Penstemons are easy from seed, though choicer varieties are now being micropropagated, and fine plants such as `Hidcote Pink', `Sour Grapes', `Garnet', and so on, are easy to come by. Asters: use the enchanting species, for all are reasonably self-supporting, and have much more finesse than many of the Michaelmas daisies. Especially good are forms of Aster laterifolius and A ericoides.

In autumn, the colours pretty much look after themselves; endless shades of pink, violet, blue, bronze, and sharp or apricot yellows from the last of the crocosmias, the whole lot unified by the fading light.

There. Time to think of some interesting things for next season such as eremuruses and cimicifugas.

And the downside? Borders do need a bit of work. Luxuriance is the thing, so feed and water well. Compost and manure are best for the first, a well or a wet climate best for the second. Staking needn't be a headache, unless you like your plants regimented, in which case you'll get a migraine. Keep the staking to a minimum by using wiry-stemmed varieties, or by not minding the flop. Support systems, whether of wire or pigeon netting, always show. There's not much you can do about delphiniums. Stake them, but everything else leave alone, unless you live in a wind-tunnel.

A new border will make a real show by the second season. You'll have a couple of peak years, then everything will get choked. Lift in earliest spring, divide, discard at least half, then replant. But the herbaceous flora is so immensely rich that you have a perfect opportunity to try totally different plants.

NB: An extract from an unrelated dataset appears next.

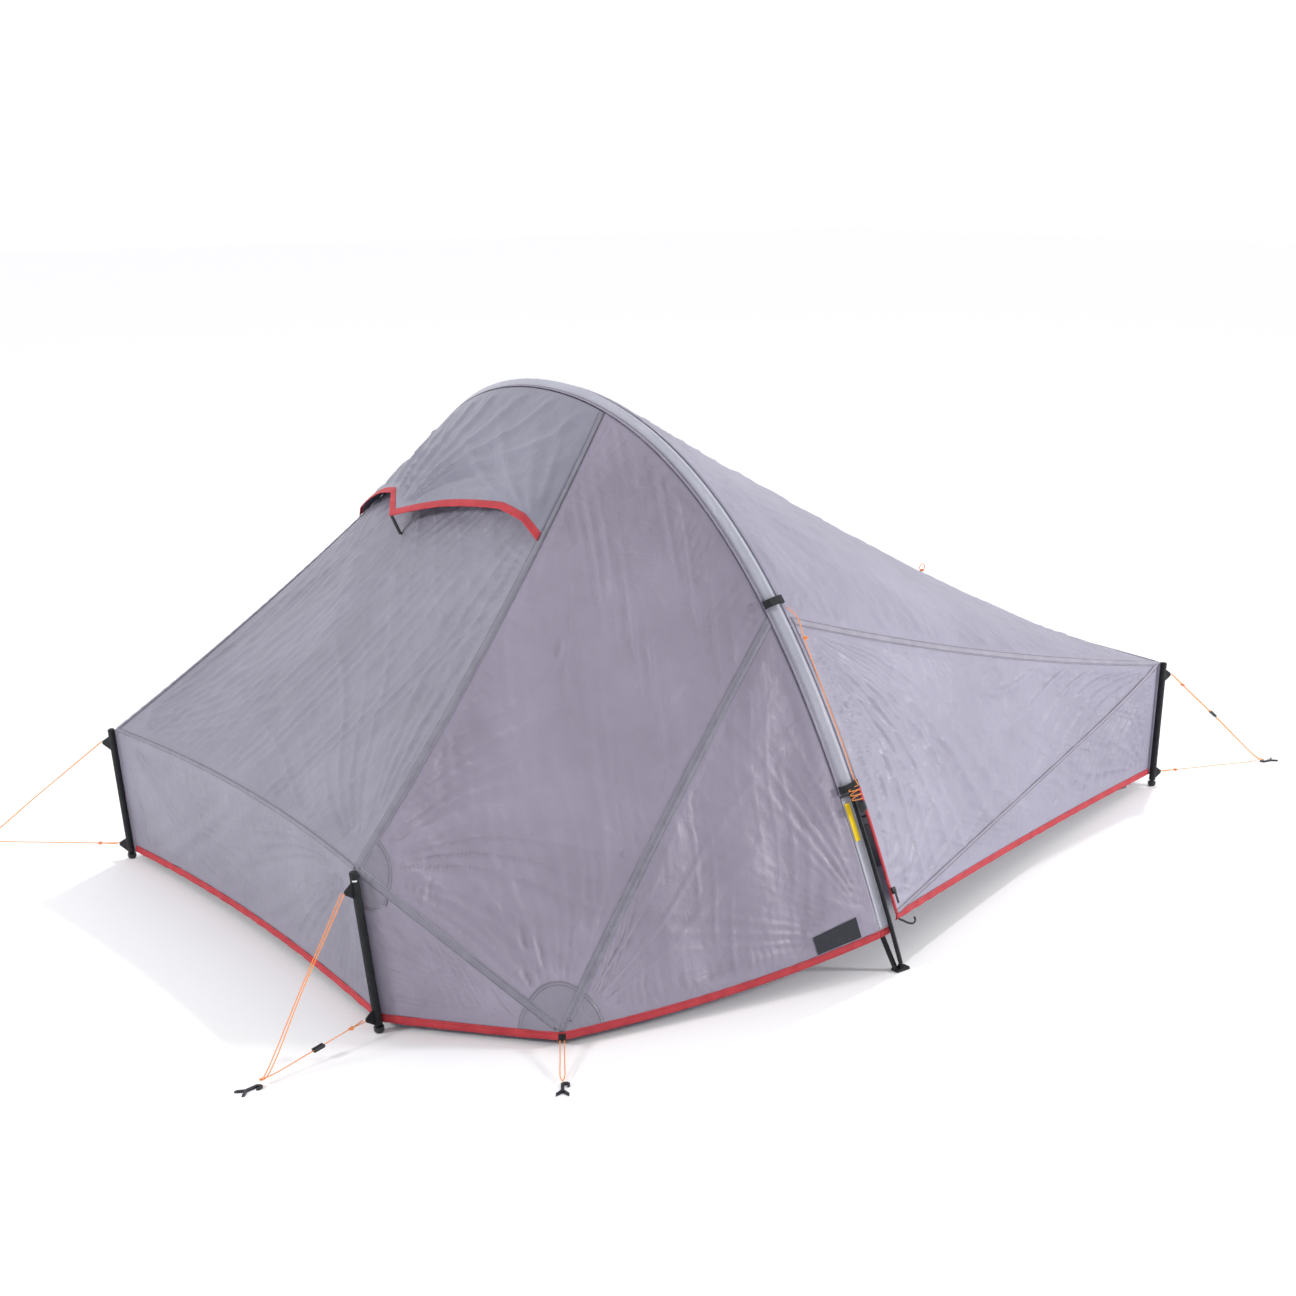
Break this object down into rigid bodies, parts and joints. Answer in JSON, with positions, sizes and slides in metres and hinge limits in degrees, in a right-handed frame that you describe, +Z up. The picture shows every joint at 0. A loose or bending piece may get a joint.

Oddly, American friends are unaware of an irony: three quarters of the "English" border comes from America. Modern lupins and delphiniums all derive from American species. Penstemons are all American, as are rudbeckias, heleniums, almost all the border's asters, gaillardias, agastaches, coreopsis, marvellous echinaceas, monardas, liatris, cimicifugas, oenotheras, most lysimachias and on and on .... Americans, where would we be without them?